TASK BRIEF -
Keep to the lines between the one holding "clamp_washer()" and the one holding "low, high = Vector((1e9,)", inclusive, and write them out exactly.
======== EXTRACTED MATERIAL ========
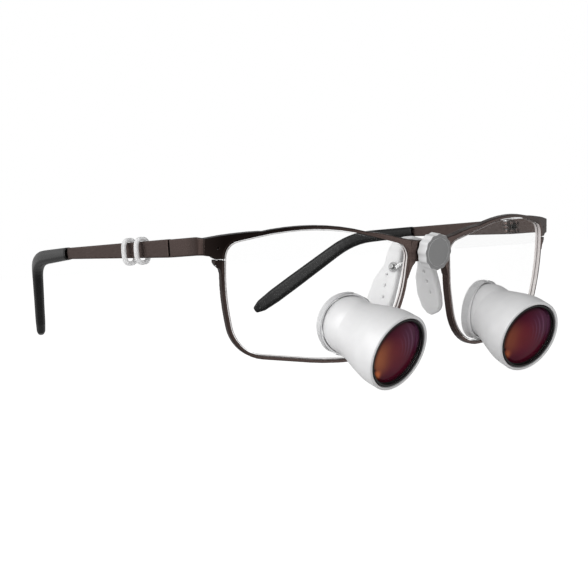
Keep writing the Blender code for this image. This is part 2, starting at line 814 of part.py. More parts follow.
def ball_profile(start, end, count):
    """Points along the barrel's ball end between two distances from the front rim."""
    first = math.acos((BALL_TO_FRONT - start) / BALL_R)
    last = math.acos((BALL_TO_FRONT - end) / BALL_R)
    spots = []
    for i in range(count):
        angle = first + (last - first) * i / (count - 1)
        spots.append((BALL_TO_FRONT - BALL_R * math.cos(angle), BALL_R * math.sin(angle)))
    return spots


def barrel(name, side):
    outer = [(0.0, BARREL_R - 0.25), (0.25, BARREL_R), (4.6, BARREL_R - 0.02)]
    outer += [(7.2, 10.6), (9.8, 9.9), (12.4, 9.1), (14.6, 8.45), (16.2, 8.1)]
    ball = ball_profile(16.8, BALL_TO_FRONT + 6.0, 7)
    inner = [
        (24.2, 5.3), (21.0, 5.3), (20.8, 6.3), (14.6, 6.3), (10.5, 8.6), (8.0, 9.2), (7.2, 9.2), (7.2, 10.15),
        (0.0, 10.3),
    ]
    return telescope_piece(name, side, (*outer, *ball, *inner), "housing", TURNED)


def front_ring(name, side):
    """The black ring that holds the objective in."""
    profile = ((0.2, 9.45), (0.2, 10.0), (0.75, 10.0), (0.75, 9.45))
    return telescope_piece(name, side, profile, "black")


def objective_front(name, side):
    """The crown element: convex on both faces."""
    profile = ((0.55, 0), (0.8, 4.6), (1.35, 8.6), (1.65, 9.0), (1.65, 9.8), (4.2, 9.8), (4.8, 5.0), (5.0, 0))
    return telescope_piece(name, side, profile, "coated_glass", closed=False)


def objective_rear(name, side):
    """The flint element, nested behind the crown."""
    profile = ((5.3, 0), (5.1, 5.0), (4.5, 9.8), (6.6, 9.8), (6.9, 0))
    return telescope_piece(name, side, profile, "coated_glass", closed=False)


def seal_ring(name, side):
    """The soft ring that keeps water out between the objective and its retaining ring."""
    profile = ((1.05, 9.3), (1.05, 9.85), (1.35, 9.85), (1.35, 9.3))
    return telescope_piece(name, side, profile, "black")


def baffle_tube(name, side):
    """The blackened spacer between the objective and the eyepiece."""
    outer = ((8.3, 8.9), (10.2, 8.25), (14.3, 6.0), (20.0, 6.0))
    inner = ((20.0, 5.4), (14.6, 5.4), (10.3, 7.6), (8.3, 8.2))
    return telescope_piece(name, side, outer + inner, "black")


def eyepiece_lens(name, side):
    """The concave eyepiece element."""
    profile = (
        (21.9, 0), (21.6, 3.0), (21.2, 4.0), (21.2, 5.0), (23.0, 5.0), (23.0, 4.2), (22.75, 3.0), (22.6, 0),
    )
    return telescope_piece(name, side, profile, "lens", closed=False)


def eyepiece_ring(name, side):
    profile = ((23.3, 4.3), (23.3, 5.0), (24.1, 5.0), (24.1, 4.3))
    return telescope_piece(name, side, profile, "black")


def socket_ring(name, side):
    """The ring bonded in the lens bore whose rounded seat holds the barrel's ball end."""
    axis = lens_normal(side)
    seat_r = BALL_R + GAP
    outer = SOCKET_R
    start, end = 1.9, 5.1
    seat = []
    for i in range(4):
        along = end + (start - end) * i / 3
        seat.append((along, math.sqrt(seat_r ** 2 - along ** 2)))
    profile = ((start, outer), (end - 0.5, outer), (end, outer - 0.5), *seat)
    return turned(name, ball_centre(side), axis, profile, "housing", TURNED, True)


def main():
    clear_scene()
    frame_front()
    for side, hand in ((-1, "right"), (1, "left")):
        carrier_lens("carrier_lens_" + hand, side)
        closing_screw("rim_screw_" + hand, side)
        hinge_screw("hinge_screw_" + hand, side)
        temple("temple_" + hand, side)
        temple_tip("temple_tip_" + hand, side)
        pad_arm("pad_arm_" + hand, side)
        pad_screw("pad_screw_" + hand, side)
        for make in (
            barrel, front_ring, seal_ring, objective_front, objective_rear, baffle_tube, eyepiece_lens,
            eyepiece_ring, socket_ring,
        ):
            make(make.__name__ + "_" + hand, side)
    cut(nose_saddle(), pad_screw_bores() + pad_vents())
    mount_stud()
    clamp_washer()
    thumb_knob()
    knob_cap()
    cable_clip("cable_clip_front", CLIP_Y[0])
    cable_clip("cable_clip_rear", CLIP_Y[1])


main()
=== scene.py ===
"""The finished look of the dental loupes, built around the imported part.

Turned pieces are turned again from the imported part's own profiles, with eased edges.  Bent and moulded
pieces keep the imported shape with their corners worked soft.  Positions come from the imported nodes; small
details are in millimetres.
"""

import json
import math

import bmesh
import bpy
import numpy as np
from mathutils import Matrix, Vector


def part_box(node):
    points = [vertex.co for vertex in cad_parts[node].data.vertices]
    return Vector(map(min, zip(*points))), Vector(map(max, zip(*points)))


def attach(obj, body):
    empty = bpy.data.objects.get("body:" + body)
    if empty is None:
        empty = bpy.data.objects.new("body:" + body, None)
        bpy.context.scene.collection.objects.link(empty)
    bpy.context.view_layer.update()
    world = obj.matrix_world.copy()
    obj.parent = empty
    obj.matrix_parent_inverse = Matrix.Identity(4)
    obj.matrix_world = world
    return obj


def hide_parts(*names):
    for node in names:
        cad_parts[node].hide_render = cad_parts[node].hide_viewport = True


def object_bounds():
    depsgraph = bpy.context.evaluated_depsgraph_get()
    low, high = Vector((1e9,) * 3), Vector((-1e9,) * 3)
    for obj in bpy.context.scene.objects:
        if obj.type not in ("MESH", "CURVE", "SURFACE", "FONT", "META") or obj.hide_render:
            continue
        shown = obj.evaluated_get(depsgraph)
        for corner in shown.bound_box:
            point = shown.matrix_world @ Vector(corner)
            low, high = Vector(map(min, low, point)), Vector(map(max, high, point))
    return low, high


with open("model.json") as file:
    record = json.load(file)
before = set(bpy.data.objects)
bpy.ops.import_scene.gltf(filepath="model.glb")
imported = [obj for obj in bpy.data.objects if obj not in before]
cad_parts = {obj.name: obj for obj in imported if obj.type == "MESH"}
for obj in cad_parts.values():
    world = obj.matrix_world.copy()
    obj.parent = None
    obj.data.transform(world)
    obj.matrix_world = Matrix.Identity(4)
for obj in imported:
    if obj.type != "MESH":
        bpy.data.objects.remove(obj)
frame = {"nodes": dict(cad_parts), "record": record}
CAD_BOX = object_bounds()

MM = 0.001
HANDS = ("right", "left")
RECORD = frame["record"]

# Camera, aimed at a point behind the near lens
CAMERA_AZIMUTH = math.radians(-40.21)
CAMERA_ELEVATION = math.radians(1.694)
CAMERA_ROLL = math.radians(-4.01)
CAMERA_DISTANCE = 416.7 * MM
CAMERA_TARGET = Vector((-32.33, 26.97, -9.06)) * MM
CAMERA_LENS = 89.18
SENSOR_WIDTH = 36.0

# Studio: azimuths turn from straight in front of the object towards its +X side
TENT_AZIMUTH = math.radians(-105)
CARD_AZIMUTH = math.radians(40)
KEY_AZIMUTH = math.radians(-72)
KEY_ELEVATION = math.radians(22)
KEY_DISTANCE = 0.8
KEY_SIZE = 0.8
KEY_POWER = 3.6
FLOOR_RADIUS = 6.0
FLOOR_GAP = 0.2 * MM

# Painted shade: where the front's plating is painted darkest, from its near upper corner, in millimetres
PAINTED_SHADE_OFFSET = (6.0, 8.0, -4.0)
PAINTED_SHADE_REACH = (62.0, 14.0, 15.0)

# Turned pieces
SEGMENTS = 128
EDGE_EASE = 0.13 * MM
GENTLE_TURN = math.radians(27)
CORNER_STEPS = 6
SAME_SPOT = 0.006 * MM
SCREW_SEGMENTS = 48
SCREW_EASE = 0.06 * MM

# Bent and moulded pieces: voxel size in millimetres, and smoothing passes
FRONT_FINISH = (0.13, 7)
TEMPLE_FINISH = (0.15, 5)
TIP_FINISH = (0.22, 24)
PAD_ARM_FINISH = (0.1, 5)
SADDLE_FINISH = (0.2, 16)

# Thumb knob
KNOB_LOBES = 12
LOBE_SEGMENTS = 20
KNOB_SCALLOP = 0.3 * MM
KNOB_CHAMFER = 0.14 * MM
KNOB_EASE = 0.08 * MM
CAP_EASE = 0.05 * MM
CAP_GAP = 0.03 * MM
LATHE_PITCH = 0.09 * MM       # between the fine rings that turning leaves on the knob's face

# Cable clips
CLIP_STEPS = 120
CLIP_SECTION_STEPS = 28
CLIP_SQUARENESS = 0.72        # 1 makes an oval loop, and less makes it squarer
CLIP_GROOVE = 0.34            # depth of the groove round a clip, as a part of its thickness
CLIP_GROOVE_WIDTH = 0.36      # width of that groove, as a part of the clip's own width

# Where a lens's ground edge changes from the bore's tint to a painted reflection of the rim's colour, in
# millimetres from the bore's axis
BORE_TINT_END = 9.4
RIM_REFLECTION_START = 10.0
TINT_SCALE = 20.0

# Objective coatings: painted reflections, the coloured sheen of the coatings painted into the glass's colour
DARK_WINE = (0.06, 0.004, 0.014)
WINE = (0.16, 0.012, 0.035)
CRIMSON = (0.19, 0.02, 0.026)
VIOLET = (0.10, 0.02, 0.062)
AMBER = (0.46, 0.145, 0.06)
PAINTED_GLINT = (1.0, 0.27, 0.09)
GHOST = (0.25, 0.10, 0.19)
PAINTED_DARK_SPOT = (0.03, 0.004, 0.003)
SHADE = (0.003, 0.001, 0.001)
GHOST_RINGS = 40.0
WARM_REFLECTION = {"right": 1.0, "left": 0.55}    # the far objective shows less amber from the camera


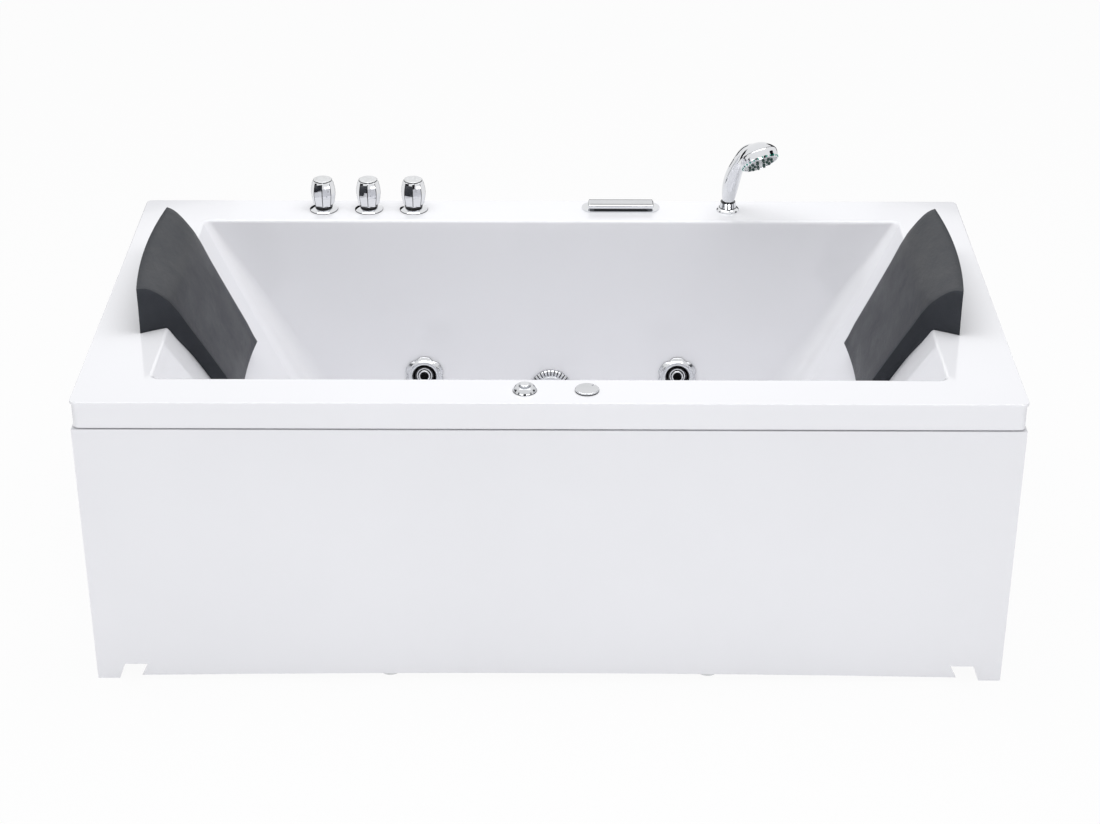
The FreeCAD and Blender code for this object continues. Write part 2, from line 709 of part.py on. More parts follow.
def wall_spot(side, x, z):
    """A fitting's place on the back (+1) or front (-1) basin wall; its axis points into the basin."""
    edge = BASIN_BACK if side > 0 else BASIN_FRONT
    y = edge - side * S.side_slope * (S.rim_height - z)
    return Spot(x, y, z, side * (90 - WALL_ANGLE))


def deck_spot(x):
    """A fitting's place on the back rim."""
    return Spot(x, DECK_Y, S.rim_height)


def control_spot(x):
    """A control's place on the front rim."""
    return Spot(x, CONTROL_Y, S.rim_height)


JETS = [(side, wall_spot(side, x, S.jet_z)) for side in (1, -1) for x in (-S.jet_x, S.jet_x)]
SUCTION = wall_spot(1, 0.0, S.suction_z)
OVERFLOW = wall_spot(-1, 0.0, S.overflow_z)
DRAIN = Spot(0.0, S.drain_y, FLOOR_TOP)
TAPS = [deck_spot(x) for x in (S.hot_x, S.cold_x, S.diverter_x)]
SPOUT = deck_spot(S.spout_x)
SHOWER = deck_spot(S.shower_x)
BUTTON = control_spot(S.button_x)
AIR = control_spot(S.air_x)
PEGS = [(side, S.rest_centre + along * S.peg_spread) for side in (-1, 1) for along in (-1, 1)]

SUCTION_AXIS = SUCTION.at(out=-S.suction_depth)
WATER_BACK = JETS[0][1].at(along=S.water_pipe_rise, out=-S.water_pipe_depth)
WATER_FRONT = JETS[2][1].at(along=-S.water_pipe_rise, out=-S.water_pipe_depth)
AIR_BACK = JETS[0][1].at(along=S.air_pipe_rise, out=-S.air_pipe_depth)
AIR_FRONT = JETS[2][1].at(along=-S.air_pipe_rise, out=-S.air_pipe_depth)


# ---------------------------------------------------------------------------------------------------
# The shell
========
EXERCISE ANSWER -
    clamp_washer()
    thumb_knob()
    knob_cap()
    cable_clip("cable_clip_front", CLIP_Y[0])
    cable_clip("cable_clip_rear", CLIP_Y[1])


main()
=== scene.py ===
"""The finished look of the dental loupes, built around the imported part.

Turned pieces are turned again from the imported part's own profiles, with eased edges.  Bent and moulded
pieces keep the imported shape with their corners worked soft.  Positions come from the imported nodes; small
details are in millimetres.
"""

import json
import math

import bmesh
import bpy
import numpy as np
from mathutils import Matrix, Vector


def part_box(node):
    points = [vertex.co for vertex in cad_parts[node].data.vertices]
    return Vector(map(min, zip(*points))), Vector(map(max, zip(*points)))


def attach(obj, body):
    empty = bpy.data.objects.get("body:" + body)
    if empty is None:
        empty = bpy.data.objects.new("body:" + body, None)
        bpy.context.scene.collection.objects.link(empty)
    bpy.context.view_layer.update()
    world = obj.matrix_world.copy()
    obj.parent = empty
    obj.matrix_parent_inverse = Matrix.Identity(4)
    obj.matrix_world = world
    return obj


def hide_parts(*names):
    for node in names:
        cad_parts[node].hide_render = cad_parts[node].hide_viewport = True


def object_bounds():
    depsgraph = bpy.context.evaluated_depsgraph_get()
    low, high = Vector((1e9,) * 3), Vector((-1e9,) * 3)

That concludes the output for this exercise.